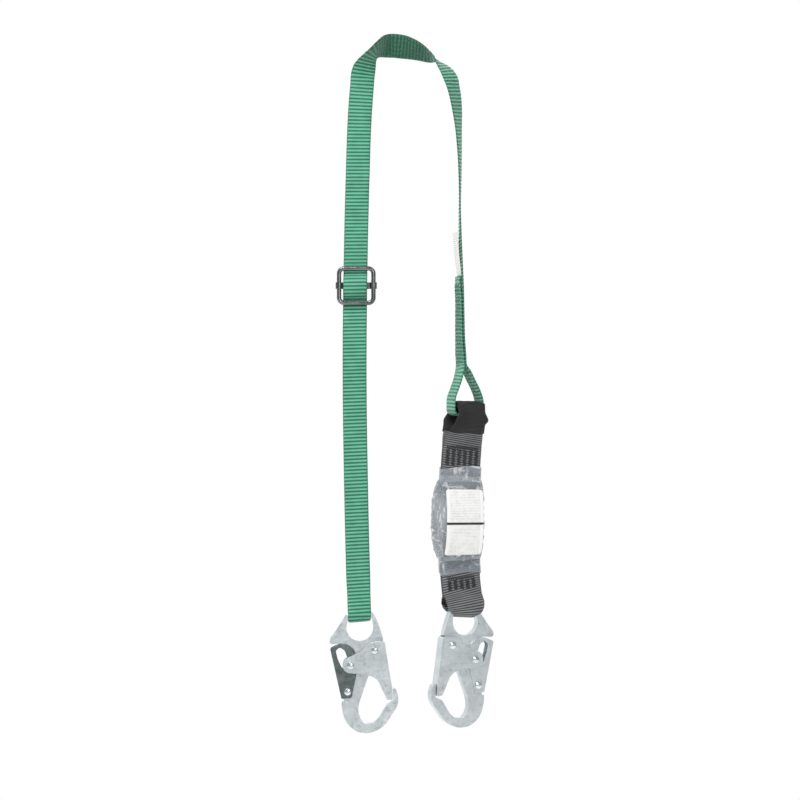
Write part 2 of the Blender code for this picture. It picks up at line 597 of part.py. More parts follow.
def build_hook(side, eye, placing):
    """One locking snap hook; its frame has u towards the gate, v up and w towards its front."""
    base = bpy.data.objects.new(f"{side}_hook_frame", None)
    PARTS.objects.link(base)
    base.matrix_world = Matrix.Translation(Vector(eye) * MM) @ placing
    body = plate(f"{side}_hook_body", body_outline(), BODY_T, ZINC, base, [eye_window()])
    soften_bowl(body)
    for face in (-1, 1):
        label = "front" if face > 0 else "back"
        low, high = sorted((face * WEB_PLATE_T / 2, face * 9.0))
        flat = block(f"{side}_{label}_flat", (-45.0, -89.8, low), (24.0, -25.5, high), base)
        cut(body, flat)
    bar_room = block(f"{side}_bar_room", (-12.9, -6.6, -9.0), (12.9, 9.0, 9.0), base)
    bar = cylinder(f"{side}_bar_core", 0.0, 0.0, EYE_BAR_R, -14.0, 14.0, base)
    bar.rotation_euler = (0.0, math.pi / 2, 0.0)
    cut(bar_room, bar)
    cut(body, bar_room)
    arm_room = block(f"{side}_arm_room", (-40.0, 0.0, -9.0), (40.0, 9.0, 9.0), base)
    arm = cylinder(f"{side}_arm_round", 0.0, 0.0, 5.2, -45.0, 45.0, base)
    arm.rotation_euler = (0.0, math.pi / 2, 0.0)
    cut(arm_room, arm)
    cut(body, arm_room)
    for label, pivot in (("gate", GATE_PIVOT), ("lock", LOCK_PIVOT)):
        cut(body, cylinder(f"{side}_{label}_hole", *pivot, HOLE_R, -12.0, 12.0, base))
    cut(body, cylinder(f"{side}_gate_spring_seat", *GATE_PIVOT, 6.2, 1.0, 12.0, base))
    cut(body, cylinder(f"{side}_lock_spring_seat", *LOCK_PIVOT, 4.1, -12.0, -1.0, base))
    cut(body, block(f"{side}_lock_spring_exit", (-30.0, -79.5, -12.0), (-19.7, -74.9, -1.0), base))

    gate = plate(f"{side}_gate", gate_outline(), 2 * (GATE_INNER + PLATE_T), ZINC, base,
                 [arc(GATE_PIVOT, HOLE_R, 0, 337.5, 15), arc(GATE_PIN, HOLE_R, 0, 337.5, 15)])
    hollow = plate(f"{side}_gate_hollow", gate_hollow(), 2 * GATE_INNER, None, base, collection=CUTTERS)
    cut(gate, hollow)
    at_origin(gate, (*GATE_PIVOT, 0.0))

    lock = plate(f"{side}_lock_lever", lock_outline(), 2 * (LOCK_INNER + PLATE_T), DARK_ZINC, base,
                 [lock_window(), arc(LOCK_PIVOT, HOLE_R, 0, 337.5, 15)])
    hollow = plate(f"{side}_lock_hollow", lock_hollow(), 2 * LOCK_INNER, None, base, collection=CUTTERS)
    cut(lock, hollow)
    at_origin(lock, (*LOCK_PIVOT, 0.0))

    rivet(f"{side}_gate_rivet", GATE_PIVOT, GATE_INNER + PLATE_T + GAP, base)
    rivet(f"{side}_gate_pin", GATE_PIN, GATE_INNER + PLATE_T + GAP, base)
    rivet(f"{side}_lock_rivet", LOCK_PIVOT, LOCK_INNER + PLATE_T + GAP, base)
    coil_spring(f"{side}_gate_spring", GATE_PIVOT, 4.3, 0.6, 1.95, 5.1, 2.0, 0.0, base)
    coil_spring(f"{side}_lock_spring", LOCK_PIVOT, 3.4, 0.4, -3.75, -1.6, 1.75, 180.0, base, 5.6)
    return base


FACE_FRONT = Matrix.Rotation(math.radians(90.0), 4, "X")
build_hook("left", LEFT_EYE, Matrix.Rotation(math.radians(-LEFT_TILT), 4, "Y") @ FACE_FRONT)
build_hook("right", RIGHT_EYE, Matrix.Rotation(math.radians(180.0 + PACK_TURN), 4, "Z")
           @ Matrix.Rotation(math.radians(-RIGHT_TILT), 4, "Y") @ FACE_FRONT)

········

:: Exercise aim ::
Write out the full listing exactly as given.

:: The answer ::
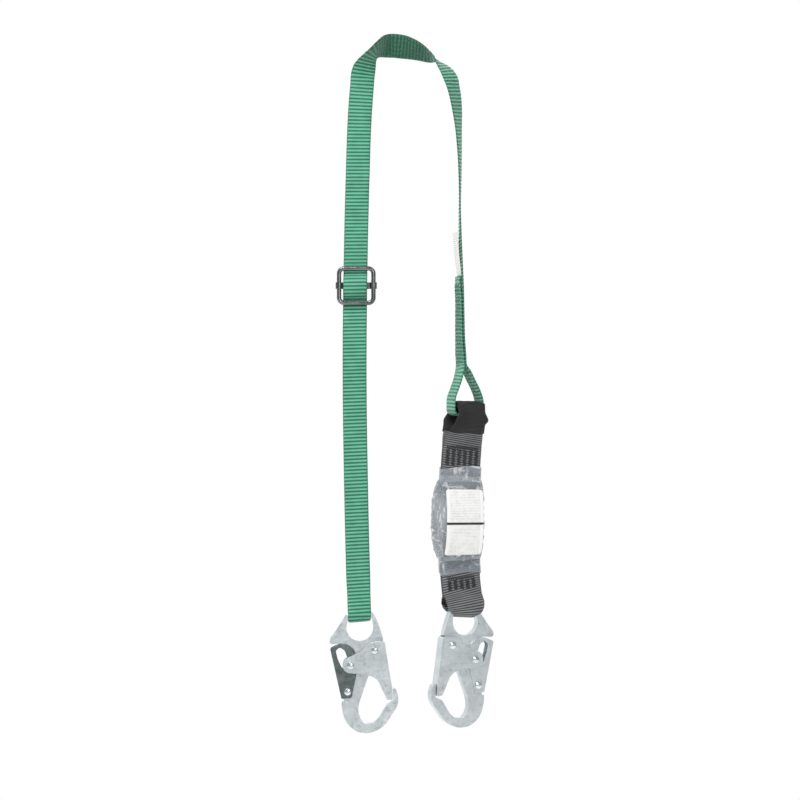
Write part 2 of the Blender code for this picture. It picks up at line 597 of part.py. More parts follow.
def build_hook(side, eye, placing):
    """One locking snap hook; its frame has u towards the gate, v up and w towards its front."""
    base = bpy.data.objects.new(f"{side}_hook_frame", None)
    PARTS.objects.link(base)
    base.matrix_world = Matrix.Translation(Vector(eye) * MM) @ placing
    body = plate(f"{side}_hook_body", body_outline(), BODY_T, ZINC, base, [eye_window()])
    soften_bowl(body)
    for face in (-1, 1):
        label = "front" if face > 0 else "back"
        low, high = sorted((face * WEB_PLATE_T / 2, face * 9.0))
        flat = block(f"{side}_{label}_flat", (-45.0, -89.8, low), (24.0, -25.5, high), base)
        cut(body, flat)
    bar_room = block(f"{side}_bar_room", (-12.9, -6.6, -9.0), (12.9, 9.0, 9.0), base)
    bar = cylinder(f"{side}_bar_core", 0.0, 0.0, EYE_BAR_R, -14.0, 14.0, base)
    bar.rotation_euler = (0.0, math.pi / 2, 0.0)
    cut(bar_room, bar)
    cut(body, bar_room)
    arm_room = block(f"{side}_arm_room", (-40.0, 0.0, -9.0), (40.0, 9.0, 9.0), base)
    arm = cylinder(f"{side}_arm_round", 0.0, 0.0, 5.2, -45.0, 45.0, base)
    arm.rotation_euler = (0.0, math.pi / 2, 0.0)
    cut(arm_room, arm)
    cut(body, arm_room)
    for label, pivot in (("gate", GATE_PIVOT), ("lock", LOCK_PIVOT)):
        cut(body, cylinder(f"{side}_{label}_hole", *pivot, HOLE_R, -12.0, 12.0, base))
    cut(body, cylinder(f"{side}_gate_spring_seat", *GATE_PIVOT, 6.2, 1.0, 12.0, base))
    cut(body, cylinder(f"{side}_lock_spring_seat", *LOCK_PIVOT, 4.1, -12.0, -1.0, base))
    cut(body, block(f"{side}_lock_spring_exit", (-30.0, -79.5, -12.0), (-19.7, -74.9, -1.0), base))

    gate = plate(f"{side}_gate", gate_outline(), 2 * (GATE_INNER + PLATE_T), ZINC, base,
                 [arc(GATE_PIVOT, HOLE_R, 0, 337.5, 15), arc(GATE_PIN, HOLE_R, 0, 337.5, 15)])
    hollow = plate(f"{side}_gate_hollow", gate_hollow(), 2 * GATE_INNER, None, base, collection=CUTTERS)
    cut(gate, hollow)
    at_origin(gate, (*GATE_PIVOT, 0.0))

    lock = plate(f"{side}_lock_lever", lock_outline(), 2 * (LOCK_INNER + PLATE_T), DARK_ZINC, base,
                 [lock_window(), arc(LOCK_PIVOT, HOLE_R, 0, 337.5, 15)])
    hollow = plate(f"{side}_lock_hollow", lock_hollow(), 2 * LOCK_INNER, None, base, collection=CUTTERS)
    cut(lock, hollow)
    at_origin(lock, (*LOCK_PIVOT, 0.0))

    rivet(f"{side}_gate_rivet", GATE_PIVOT, GATE_INNER + PLATE_T + GAP, base)
    rivet(f"{side}_gate_pin", GATE_PIN, GATE_INNER + PLATE_T + GAP, base)
    rivet(f"{side}_lock_rivet", LOCK_PIVOT, LOCK_INNER + PLATE_T + GAP, base)
    coil_spring(f"{side}_gate_spring", GATE_PIVOT, 4.3, 0.6, 1.95, 5.1, 2.0, 0.0, base)
    coil_spring(f"{side}_lock_spring", LOCK_PIVOT, 3.4, 0.4, -3.75, -1.6, 1.75, 180.0, base, 5.6)
    return base


FACE_FRONT = Matrix.Rotation(math.radians(90.0), 4, "X")
build_hook("left", LEFT_EYE, Matrix.Rotation(math.radians(-LEFT_TILT), 4, "Y") @ FACE_FRONT)
build_hook("right", RIGHT_EYE, Matrix.Rotation(math.radians(180.0 + PACK_TURN), 4, "Z")
           @ Matrix.Rotation(math.radians(-RIGHT_TILT), 4, "Y") @ FACE_FRONT)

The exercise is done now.